The classic aesthetic that’s evident on the case continues onto the dial, which could perhaps be best described as simple but stylish. Crisp black printing on a glossy white lacquer provides the foundation, with reflective, sharply faceted hands and markers providing the highlights. Another execution of this sort of design could come across as austere or cold, but Baume & Mercier have avoided that, thanks to the inclusion of numerous details. There’s a neat date at three, a legible minute track and Arabic marker for every five-minute interval (speaking of the minute tracks, the hour and minute hands are the perfect length, lining right up to either the hour or minute markers). The four lines of dial text convey a decent amount of info (name, place, movement, power reserve and chronometer status) while remaining balanced and not feeling like you’re reading an essay. What clinches the deal for me, though, is the cross-hairs marking, which appears only on this COSC model, and adds an extra vintage touch that is charming. It’s worth nothing there’s no luminous material on this dial, which is OK for such a dressy design. It would have perhaps been possible to place small plots at the outer edge of the hour markers, but that would have necessitated a change of hands, which would have detracted from the sharpness and purity of the design.
For all that the case and dial of the Clifton Baumatic are attractive and well thought through, the real hero here is the movement. The Baumatic is Baume & Mercier’s first in-house movement and, boy, did they come out of the gate strong. In a straight specs-to-price valuation, the Baumatic movement is perhaps the most impressive movement not just in the Richemont stable at the moment but the entire Swiss watch industry. Given that it was developed by Richemont’s movement boffins over at ValFleurier, we can expect to see this architecture disseminate through the group, but right now, at Baume & Mercier’s price point, it’s hard to beat. So, what do you get? First of all, the big news (as trumpeted by the dial) is the five days of power reserve. Three days would have been enough, but I’m not complaining at five. The COSC level of accuracy is pretty standard, but it’s still an important marker of quality and reliability.
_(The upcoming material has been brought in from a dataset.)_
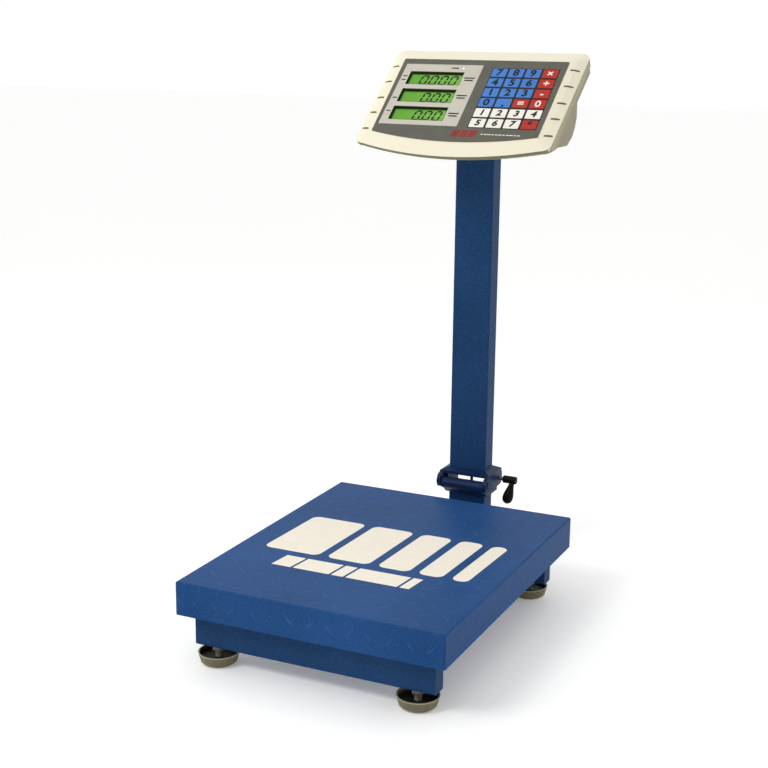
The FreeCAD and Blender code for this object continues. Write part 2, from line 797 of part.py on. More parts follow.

But where the real wearer benefits come in are the anti-magnetic properties, thanks to the Twinspir silicon hairspring and the five-year service interval. It might not be as sexy a selling point as the power reserve, but this long service interval shows faith in the Baumatic, and that the movement has been designed from the ground up as a thoroughly modern workhorse.
But this movement can’t be all things to all people. While the functionality of it is strong, the finish is on the industrial side. And while it might not be as prettily polished as a watch four times the price, that’s entirely the point of this Clifton — for just over four grand you can’t have everything.
This version comes on a simple black alligator strap, with a reinforced stitching and a tang-style buckle. It’s a safe, strong choice, but unremarkable. It’s worth noting that the very clean design means that this watch would lend itself to a wide range of straps, from the traditional to the more outré.
On the wrist
The Clifton Baumatic was the perfect gentleman on the wrist. Distinguished, clear, precise and comfortable, but also unobtrusive and versatile. Side note, I’m not entirely sure these are the traits I’m looking for in a gentleman, but they seem vaguely in Mr Darcy’s playbook so I’m going with it. In its current configuration it’s very much a buttoned-up, suit and tie type watch, but as mentioned above, I suspect a change of strap would result in a significant change of personality.
Besides being a handsome timepiece, this Clifton, and the Baumatic movement inside, has the potential to put Baume & Mercier back on the map, as well as provide an important next generation base movement option for the broader Richemont group.
My power reserve is bigger than yours.
Who’s it for?
Anyone who’s looking for a watch that combines classic style with a very modern movement.
What would we change?
Not much at this point. We’re looking at the first ever showing of the Baumatic, and I’m sure over the course of the next few years we’ll see a profusion of styles, sizes and all the rest. I do think that the slightly larger Clifton case is more distinctively Baume & Mercier, but I understand the perceived need for this watch to do its own thing.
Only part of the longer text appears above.